▶ [Given instruction]:
Find every line with the word "scene". Copy those lines.

▶ [Supplied data]:
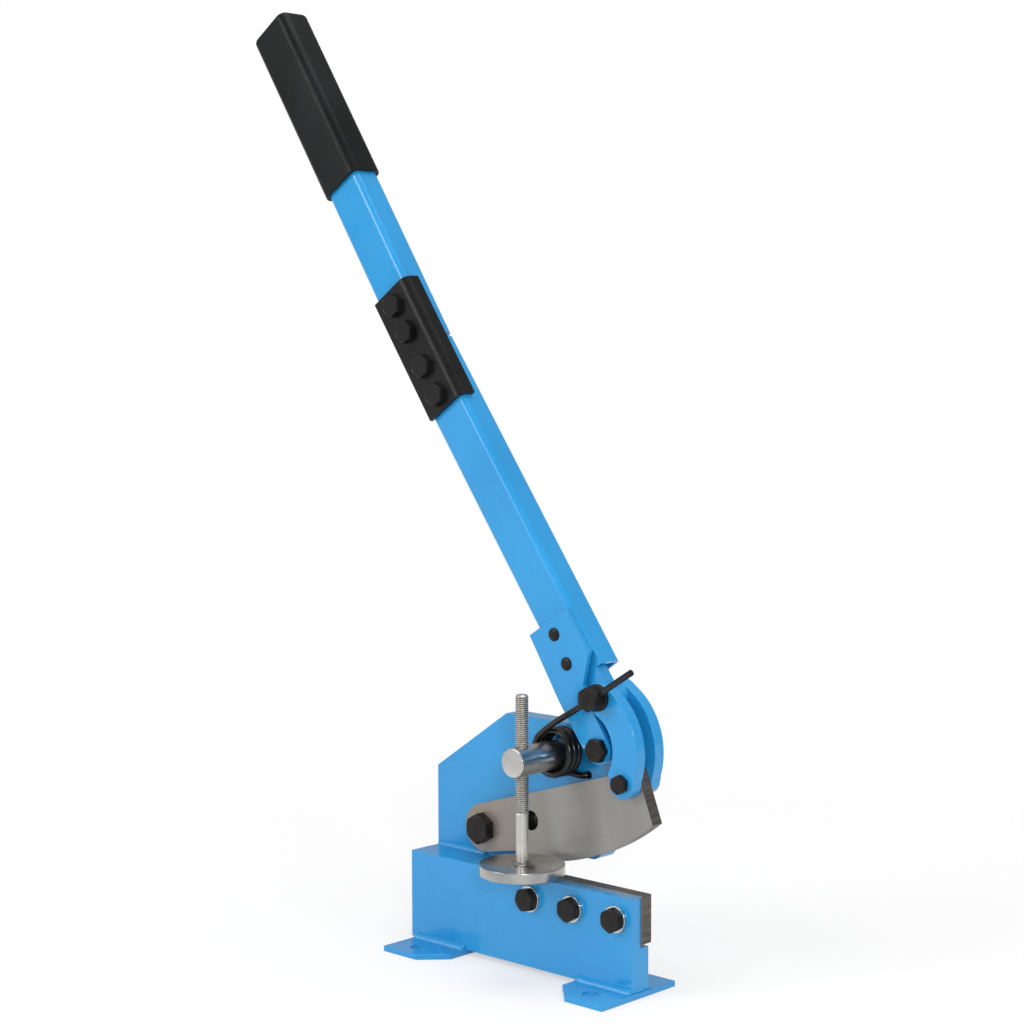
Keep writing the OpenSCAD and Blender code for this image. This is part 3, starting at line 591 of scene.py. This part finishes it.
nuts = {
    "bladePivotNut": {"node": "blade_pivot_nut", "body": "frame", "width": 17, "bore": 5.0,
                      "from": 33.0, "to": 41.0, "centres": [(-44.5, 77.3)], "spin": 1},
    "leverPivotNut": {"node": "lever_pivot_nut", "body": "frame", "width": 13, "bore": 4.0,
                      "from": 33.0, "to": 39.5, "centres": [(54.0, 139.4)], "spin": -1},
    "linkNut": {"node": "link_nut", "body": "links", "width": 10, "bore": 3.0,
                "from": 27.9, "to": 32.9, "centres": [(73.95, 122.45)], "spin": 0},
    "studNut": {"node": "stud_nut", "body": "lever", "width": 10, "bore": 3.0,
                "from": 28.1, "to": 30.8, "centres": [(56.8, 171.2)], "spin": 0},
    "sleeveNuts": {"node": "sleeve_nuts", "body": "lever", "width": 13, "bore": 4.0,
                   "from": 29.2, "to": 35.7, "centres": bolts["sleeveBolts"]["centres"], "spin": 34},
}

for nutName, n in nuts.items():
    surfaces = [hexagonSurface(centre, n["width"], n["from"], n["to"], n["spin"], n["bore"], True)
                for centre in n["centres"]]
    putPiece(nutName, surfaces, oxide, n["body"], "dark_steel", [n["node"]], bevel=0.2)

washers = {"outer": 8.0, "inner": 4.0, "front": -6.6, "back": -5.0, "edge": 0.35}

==

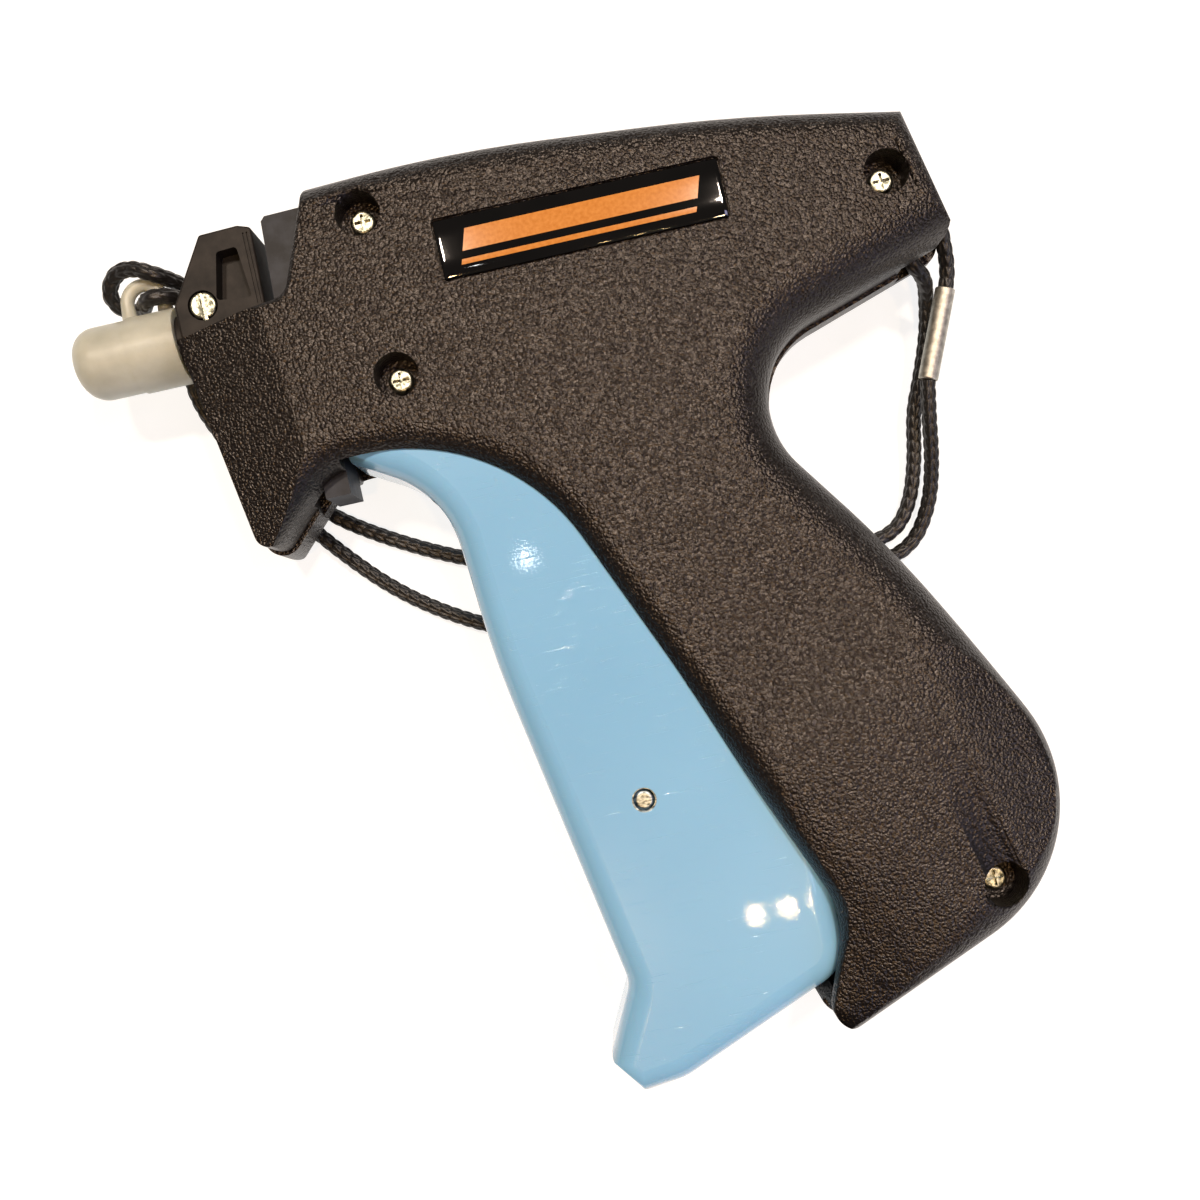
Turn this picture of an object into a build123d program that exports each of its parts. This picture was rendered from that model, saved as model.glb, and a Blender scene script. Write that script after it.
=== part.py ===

▶ [Task output]:
Keep writing the OpenSCAD and Blender code for this image. This is part 3, starting at line 591 of scene.py. This part finishes it.
Turn this picture of an object into a build123d program that exports each of its parts. This picture was rendered from that model, saved as model.glb, and a Blender scene script. Write that script after it.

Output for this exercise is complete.